You can also set Tipi to spawn multiple threads in each worker when in
compatibility mode (see below.)

Compatibility mode

Note: compatibility mode is still being developed, and currently only supports
HTTP/1 connections.

In some apps, using Polyphony is not possible, due to incompatibilities between
it and other third-party dependencies. In order to be able to run these apps,
Tipi provides a compatibility mode that does not use Polyphony for concurrency,
but instead uses a thread-per-connection concurrency model. You can also fork
multiple workers, each running multiple threads, if so desired.

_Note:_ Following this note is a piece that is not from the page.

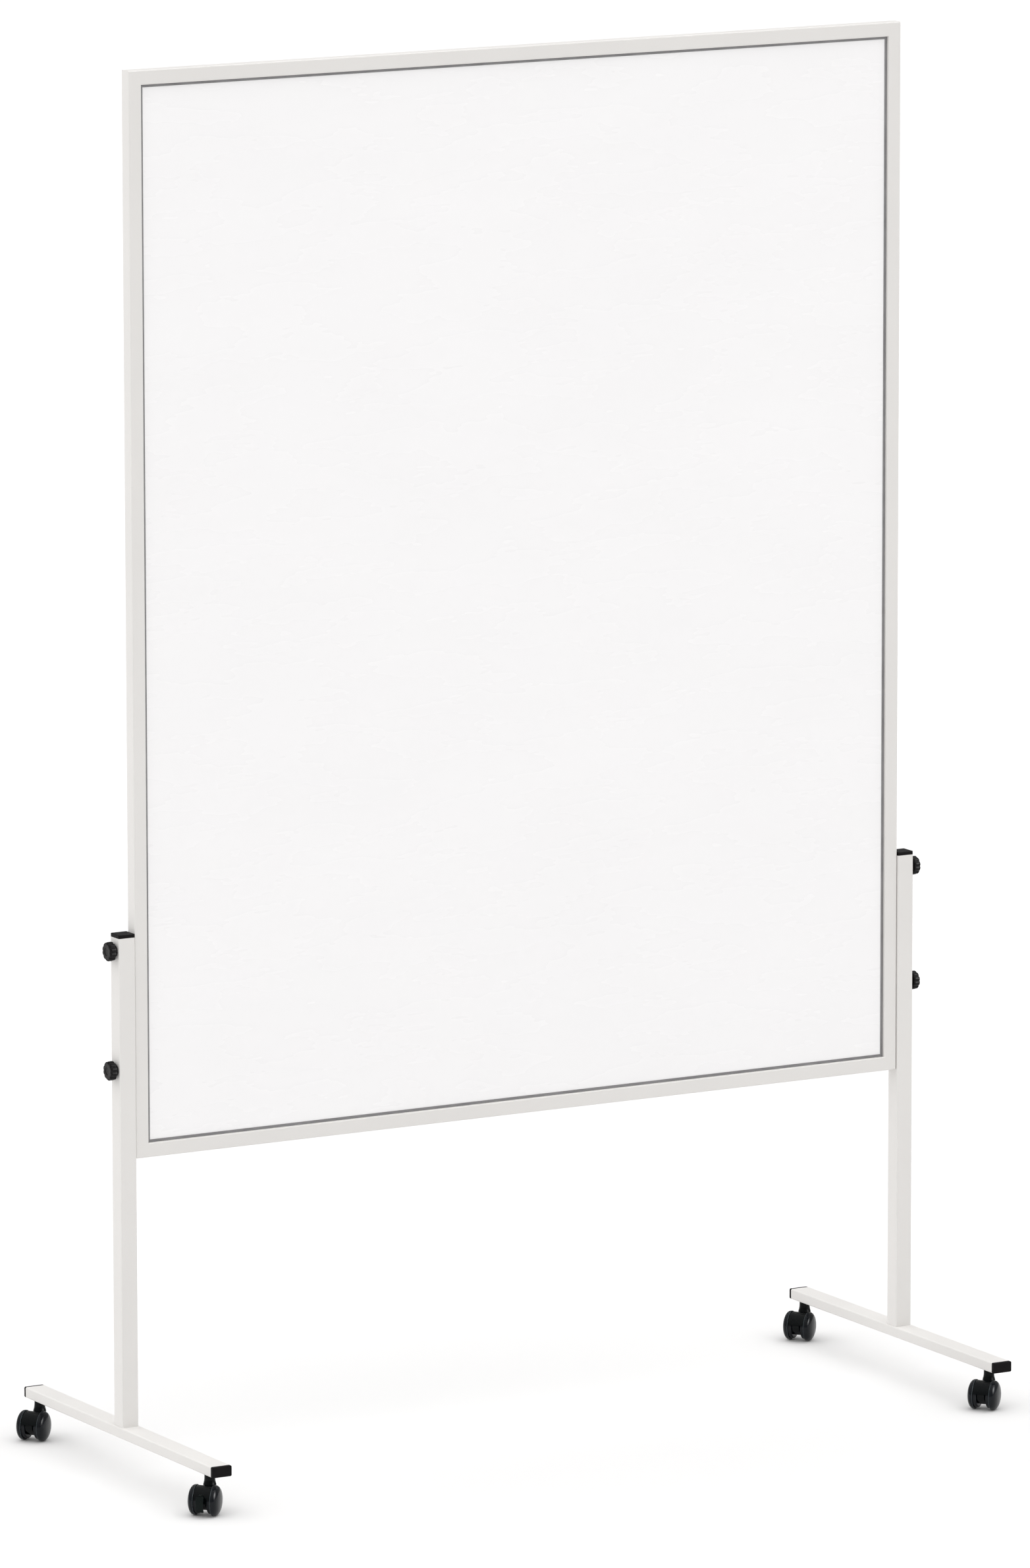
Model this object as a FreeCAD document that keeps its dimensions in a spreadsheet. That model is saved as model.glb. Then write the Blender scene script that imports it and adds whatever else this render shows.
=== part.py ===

Note that the
concurrency level is the maximum number workers multiplied by the number of
threads per worker:

concurrency = worker_count * threads_per_worker

To run Tipi in compatibility mode, use the -c/--compatibility option, e.g.:

# 4 workers * 8 threads = 32 max concurrency
$ bundle exec tipi -c -w4 -t8 myapp.ru

Worker process supervision

Tipi employs a supervisor-controller-worker process supervision model, which
minimizes the memory consumption of forked workers, and which facilitates
graceful reloading after updating the application code.

This supervision model is made of three levels:

  • Supervisor - Starts and stops the controller process
  • Controller - loads the application code and forks workers
  • Worker - listens for connections, handles incoming requests

(If the worker count is 1, the Controller and Worker roles are merged into a
single process.)

This model allows Tipi to fork workers after loading the app code, and use a
much simpler way to perform graceful restarts:

  • The supervisor starts a new controller process (which may fork one or more
    worker processes).
  • Sleep for a certain amount of time (currently 1 second.)
  • Stop the old controller process.
  • Each worker process is gracefully stopped and allowed to finish all pending
    requests, then shutdown all open connections.

Performing a graceful restart

A graceful restart performed by sending SIGUSR2 to the supervisor process.